• **Challenge**
Find and copy lines holding "piece".

• **Available data**
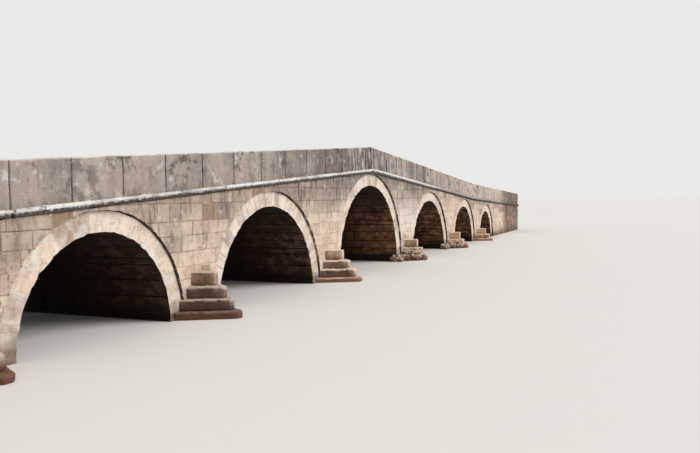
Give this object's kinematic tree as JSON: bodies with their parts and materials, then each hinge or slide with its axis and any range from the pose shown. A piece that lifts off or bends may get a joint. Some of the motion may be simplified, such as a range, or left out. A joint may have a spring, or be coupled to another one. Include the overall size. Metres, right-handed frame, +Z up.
{
  "type": "stone arch bridge",
  "caption": "Humped stone bridge of round arches with recessed arch rings, stepped cutwaters at the piers, a projecting cornice and solid slab parapets.",
  "frame": {"origin": "on the water line under the crown of the middle arch, on the centre line of the roadway", "axes": "+X along the bridge, +Y across it, +Z up; the front faces -Y"},
  "size_m": [39.8, 6.04, 2.9449],
  "materials": {
    "wall_stone": "weathered pale limestone ashlar",
    "vault_stone": "cream limestone, dressed",
    "cutwater_stone": "water-worn limestone, brown stained",
    "cornice_stone": "pale weathered limestone",
    "parapet_stone": "grey limestone slabs with dark streaks",
    "paving_stone": "worn rounded paving stones",
    "rubble": "rubble and lime mortar"
  },
  "bodies": {
    "root": {"vault_1": "vault_stone", "vault_2": "vault_stone", "vault_3": "vault_stone", "vault_4": "vault_stone", "vault_5": "vault_stone", "vault_6": "vault_stone", "vault_7": "vault_stone", "pier_1": "wall_stone", "pier_2": "wall_stone", "pier_3": "wall_stone", "pier_4": "wall_stone", "pier_5": "wall_stone", "pier_6": "wall_stone", "front_wall_1": "wall_stone", "front_wall_2": "wall_stone", "front_wall_3": "wall_stone", "front_wall_4": "wall_stone", "front_wall_5": "wall_stone", "front_wall_6": "wall_stone", "front_wall_7": "wall_stone", "front_wall_8": "wall_stone", "back_wall_1": "wall_stone", "back_wall_2": "wall_stone", "back_wall_3": "wall_stone", "back_wall_4": "wall_stone", "back_wall_5": "wall_stone", "back_wall_6": "wall_stone", "back_wall_7": "wall_stone", "back_wall_8": "wall_stone", "left_abutment": "wall_stone", "right_abutment": "wall_stone", "cutwater_1": "cutwater_stone", "cutwater_2": "cutwater_stone", "cutwater_3": "cutwater_stone", "cutwater_4": "cutwater_stone", "cutwater_5": "cutwater_stone", "cutwater_6": "cutwater_stone", "rubble_core": "rubble", "front_cornice": "cornice_stone", "back_cornice": "cornice_stone", "front_parapet": "parapet_stone", "back_parapet": "parapet_stone", "roadway": "paving_stone"}
  },
  "joints": []
}
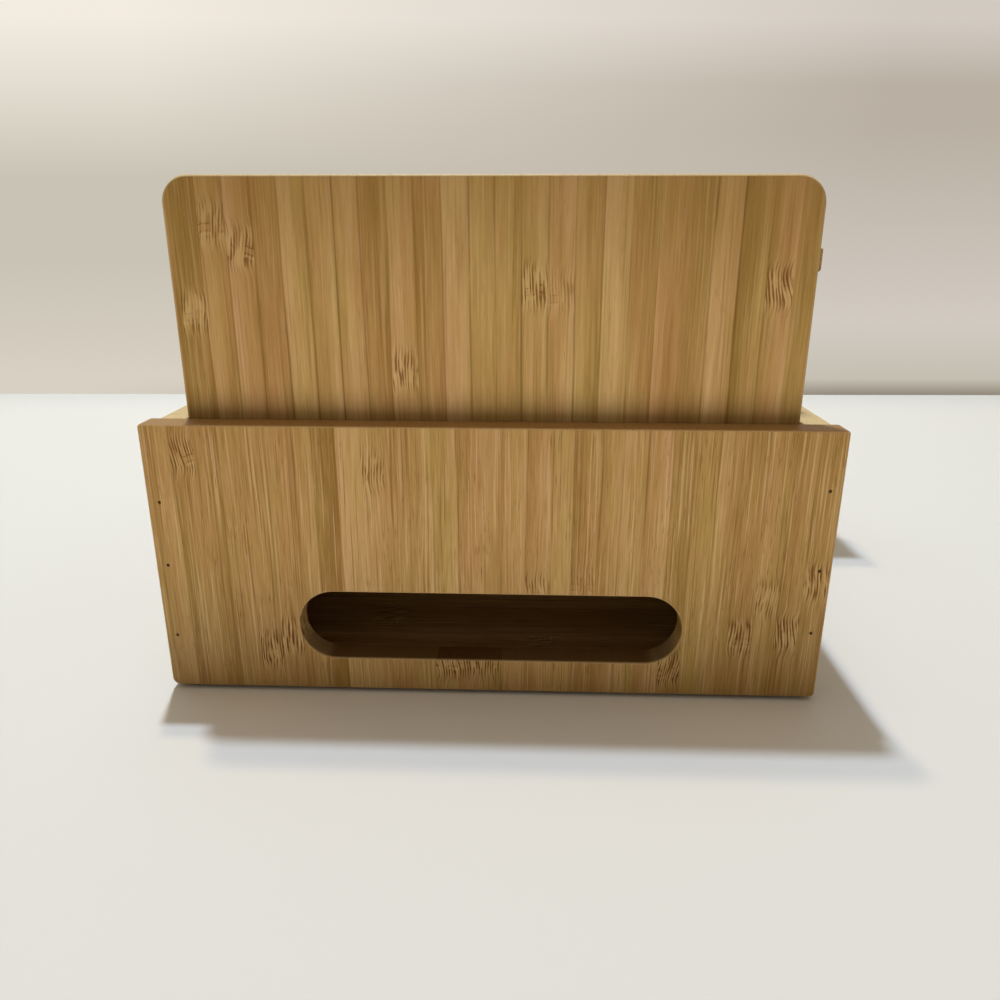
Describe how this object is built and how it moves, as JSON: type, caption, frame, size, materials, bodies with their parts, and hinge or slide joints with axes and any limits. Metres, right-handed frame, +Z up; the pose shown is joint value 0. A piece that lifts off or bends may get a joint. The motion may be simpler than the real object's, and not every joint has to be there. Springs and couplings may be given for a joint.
{
  "type": "charging station organizer",
  "caption": "Bamboo charging station: nailed box with a cable slot, lift-off deck, tall backboard, device dividers and a watch stand.",
  "frame": {"origin": "Bottom centre of the whole object's box, watch arm included, on the desk that its foot pads stand on. The nailed box's own centre line lies 20.75 mm towards +X from it.", "axes": "+Z up; -Y is the front, where the user sits; +Y is the back panel with the cable slot; +X is the user's right, and the watch arm reaches out to -X."},
  "size_m": [0.2916, 0.22, 0.1895],
  "materials": {
    "bamboo_panels": "satin lacquer",
    "bamboo_boards": "satin lacquer",
    "bamboo_inner": "sanded",
    "dowel_wood": "fluted",
    "brad_steel": "dull",
    "screw_steel": "zinc",
    "foot_rubber": "matte"
  },
  "bodies": {
    "box": {"back_panel": "bamboo_panels", "front_panel": "bamboo_panels", "left_side_panel": "bamboo_panels", "right_side_panel": "bamboo_panels", "bottom_board": "bamboo_inner", "left_cleat": "bamboo_inner", "right_cleat": "bamboo_inner", "front_cleat": "bamboo_inner", "back_cleat": "bamboo_inner", "foot_pads": "foot_rubber", "back_brads": "brad_steel", "front_brads": "brad_steel", "bottom_brads": "brad_steel", "cleat_brads": "brad_steel"},
    "deck": {"deck": "bamboo_inner", "backboard": "bamboo_boards", "backboard_screws": "screw_steel"},
    "rear_divider": {"rear_divider": "bamboo_boards"},
    "middle_divider": {"middle_divider": "bamboo_boards"},
    "front_divider": {"front_divider": "bamboo_boards"},
    "watch_stand": {"watch_post": "bamboo_boards", "watch_arm": "bamboo_boards", "watch_arm_dowels": "dowel_wood"}
  },
  "joints": [
    {"name": "deck_lift", "type": "slide", "parent": "box", "child": "deck", "axis": [0, 0, 1], "range_m": [0, 0.04]},
    {"name": "rear_divider_lift", "type": "slide", "parent": "deck", "child": "rear_divider", "axis": [0, 0, 1], "range_m": [0, 0.12]},
    {"name": "middle_divider_lift", "type": "slide", "parent": "deck", "child": "middle_divider", "axis": [0, 0, 1], "range_m": [0, 0.12]},
    {"name": "front_divider_lift", "type": "slide", "parent": "deck", "child": "front_divider", "axis": [0, 0, 1], "range_m": [0, 0.12]},
    {"name": "watch_stand_lift", "type": "slide", "parent": "deck", "child": "watch_stand", "axis": [0, 0, 1], "range_m": [0, 0.12]}
  ]
}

• **Right answer**
Give this object's kinematic tree as JSON: bodies with their parts and materials, then each hinge or slide with its axis and any range from the pose shown. A piece that lifts off or bends may get a joint. Some of the motion may be simplified, such as a range, or left out. A joint may have a spring, or be coupled to another one. Include the overall size. Metres, right-handed frame, +Z up.
Describe how this object is built and how it moves, as JSON: type, caption, frame, size, materials, bodies with their parts, and hinge or slide joints with axes and any limits. Metres, right-handed frame, +Z up; the pose shown is joint value 0. A piece that lifts off or bends may get a joint. The motion may be simpler than the real object's, and not every joint has to be there. Springs and couplings may be given for a joint.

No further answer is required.